INSTRUCTIONS FOR THE TASK: Everything from the first line to the line containing "are in millimetres." is to be repeated exactly; nothing past it.

SUPPLIED MATERIAL:
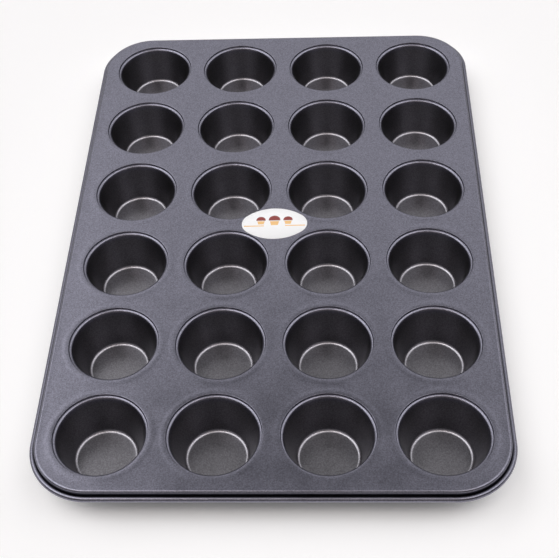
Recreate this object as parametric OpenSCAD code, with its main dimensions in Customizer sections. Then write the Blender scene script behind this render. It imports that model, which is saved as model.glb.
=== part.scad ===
// Muffin tin: separate drawn cups seated in a flanged top plate whose hem is rolled round a wire.
// The pan stands on the undersides of its cups, with the origin on that plane at the pan's centre.
// X runs along the short side, Y along the long side and +Z is up. All sizes are in millimetres.

/* [Cup layout] */
// Cups along the short side
cols = 4; // [2, 4]
// Cups along the long side
rows = 6; // [2, 4, 6]
// Distance between the centres of neighbouring cups, both ways
pitch = 83.6; // [80:0.2:90]
// Distance from an outer cup's centre to the outer edge of the hem
margin = 52; // [50:0.5:60]

/* [Cups] */
// Radius of the recess in the plate that takes a cup's lip
recess_r = 35.3; // [34.5:0.1:36]
// Inner radius of a cup at the top of its wall
mouth_r = 32.6; // [31.6:0.1:33.2]
// Radius of the flat part of a cup's floor
floor_r = 21.6; // [18:0.2:24]
// Depth from the top of the plate to the inside of a cup's floor
cup_depth = 32.5; // [28:0.5:42]
// Radius of the rounding between wall and floor, inside
floor_fillet = 2.8; // [1.5:0.1:5]
// Sheet thickness of a cup
cup_t = 0.4; // [0.3:0.05:0.5]

/* [Top plate] */
// Sheet thickness of the plate
plate_t = 0.5; // [0.4:0.05:0.6]
// Depth of the recess that a cup's lip sits in
recess_d = 1.4; // [1:0.05:1.8]
// Gap all round between a cup's lip and the wall of its recess
lip_gap = 0.2; // [0.1:0.05:0.3]
// Radius of the shoulder where the plate turns down to the hem
shoulder_r = 2; // [1.2:0.1:2.5]
// Outer corner radius of the pan, seen from above
corner_r = 47; // [30:1:50]

/* [Hem] */
// Radius of the wire inside the hem
wire_r = 1.8; // [1.2:0.1:2.2]
// Depth of the wire's centre below the top of the plate
wire_d = 6.4; // [4.6:0.1:8]
// Angle left open between the end of the roll and the skirt
hem_open = 42; // [40:1:60]

/* [Label] */
// Length of the oval paper label
label_w = 55.6; // [40:0.2:58]
// Width of the oval paper label
label_h = 35.4; // [30:0.2:37]
// Radius of the label's two narrow ends
label_end_r = 12; // [10:0.5:14]
// Thickness of the label
label_t = 0.15; // [0.1:0.05:0.3]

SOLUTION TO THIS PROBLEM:
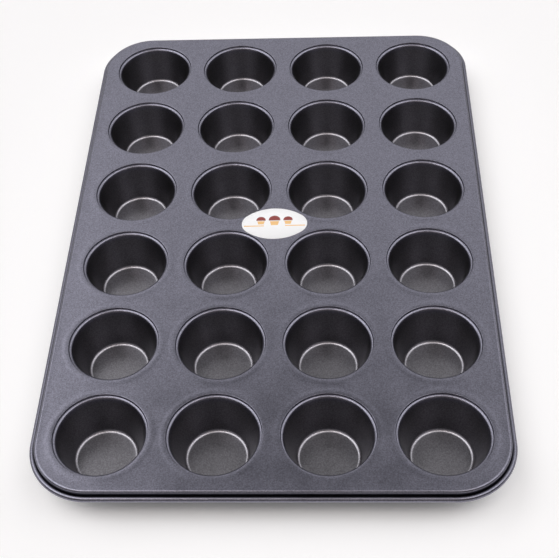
Recreate this object as parametric OpenSCAD code, with its main dimensions in Customizer sections. Then write the Blender scene script behind this render. It imports that model, which is saved as model.glb.
=== part.scad ===
// Muffin tin: separate drawn cups seated in a flanged top plate whose hem is rolled round a wire.
// The pan stands on the undersides of its cups, with the origin on that plane at the pan's centre.
// X runs along the short side, Y along the long side and +Z is up. All sizes are in millimetres.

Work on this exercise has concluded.